Why call him god?

Reminded today of Epicurus – in particular the “Epicurean paradox” which attempts to deal with why there is evil in the world when there is such a thing as an omnipotent god:

Is God willing to prevent evil, but not able? Then he is not omnipotent.
Is he able, but not willing? Then he is malevolent.
Is he both able and willing? Then whence cometh evil?
Is he neither able nor willing? Then why call him God?”

Tis the season to re-read the classics.

Rest in peace God… but why?

Across the street from the cathedral in Göteborg someone has sprayed the words “Vila i frid Gud” which translates to “Rest in Peace God”. At first I just ignored it. Then I decided to photograph it, but still I didn’t think it was worth much. But the words stuck in my mind. Maybe even more so as an unbeliever.

from my flickr site

The natural connection for me was to link the sentiments that God should rest in peace was that God was dead. This idea has it’s origins in Nietzsche’s “The Gay Science”

God is dead. God remains dead. And we have killed him. How shall we comfort ourselves, the murderers of all murderers? What was holiest and mightiest of all that the world has yet owned has bled to death under our knives: who will wipe this blood off us? What water is there for us to clean ourselves? What festivals of atonement, what sacred games shall we have to invent? Is not the greatness of this deed too great for us? Must we ourselves not become gods simply to appear worthy of it?

Nietzsche used his idea of God’s death to present the important idea that theology was no longer able to provide a source of morality for modern society.

But still the grafitti on the wall did not ring true. It took some time before I got what was wrong. If god was dead and unable to provide us with a moral solace what was the point of wishing that he was to rest in peace? The real reason we tend to wish RIP is to act as a comfort to those who are alive, not to the deceased.

But those who do not believe do not need comfort – so what if god is dead? Those who do believe don’t need comfort – they don’t believe the sign! So why bother writing the words on the wall? Just plain vandalism, irony or a fact that the writer does not “get” his Nietzche?

Or maybe I should just stop reading the writing on the wall?

What comes after atheism?

Just finished reading Richard Dawkins‘ “The God Delusion” – what an excellent book! My main reason for waiting before reading it was that I doubted that it would be different from other atheist literature. I was wrong! Dawkins makes a brilliant argument for independent thought and the need to question everything – including atheism itself.

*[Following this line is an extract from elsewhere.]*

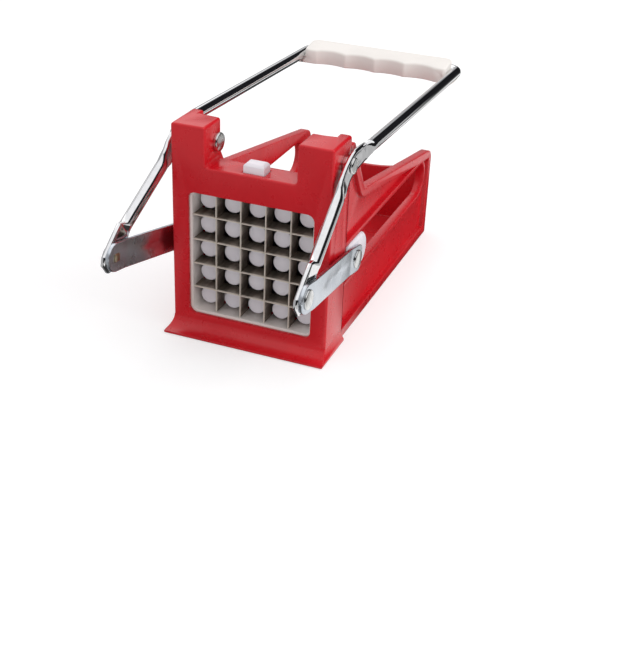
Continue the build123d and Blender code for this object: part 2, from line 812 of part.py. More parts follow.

So in the spirit of the book and spending some time on a beach I obviously needed to ask myself about my beliefs – what else should you do between tanning and swimming?

Formally I was a Lutheran but I grew up in a catholic country attending a Roman Catholic all boys school. Since I was a protestant I did not need to take religion – interesting that the name of the subject was religion since it had nothing to do with anything other than Roman Catholic beliefs.

The mix of relaxed, disinterested Lutheranism and strict Catholic schooling gave me an aversion to my own Christianity. So I searched haphazardly among theoretical approaches to Buddhism, Islam & Hinduism. They were all interesting as historical and cultural topics but not as faiths. Even the laid back philosophical Buddhism was too much. Why label yourself a Buddhist? Why not include, Vegetarian, Existentialist, Marxist, Neo Capitalist when labels only constrain ideas.

So for a long time I decided that I was an agnostic. I thought that the problem was that there was not enough proof. Then I realized when I formally left the Swedish church, which I was automatically enrolled into by the state that it was not a question of proof. I was, I realized, an atheist.

The problem is that after reading Dawkins book not that I don’t agree with him – I really like most of his arguments (well almost all). The problem is that even if proof could be found that proves the existence of a God beyond a shadow of a doubt – I still would not believe.

I would believe the proof. That he/she/it exists as much as my laptop, myself and my blog exists (albeit in different ways) but I would not “believe” in the sense of faith (would it still be called faith if we had proof?). It was not religion I was struggling against. It is not that I do not believe today, I have no need for faith and would not have any even if there were a God.

What comes after atheism?

The God Delusion

Yesterday I bought and began reading Richard Dawkins book The God Delusion – The book is a well written, good humored approach to the subject. He includes plenty of quotes throughout the book, an early one in the beginning is from Robert Pirsig’s Zen and the Art of Motorcycle Maintenance: “when one person suffers from a delusion it is called insanity. When many people suffer from a delusion it is called religion.”

So far I am very pleased with the book – it’s very nice to read a clear lucid argumentation on atheism. So I guess I will be posting more on this later.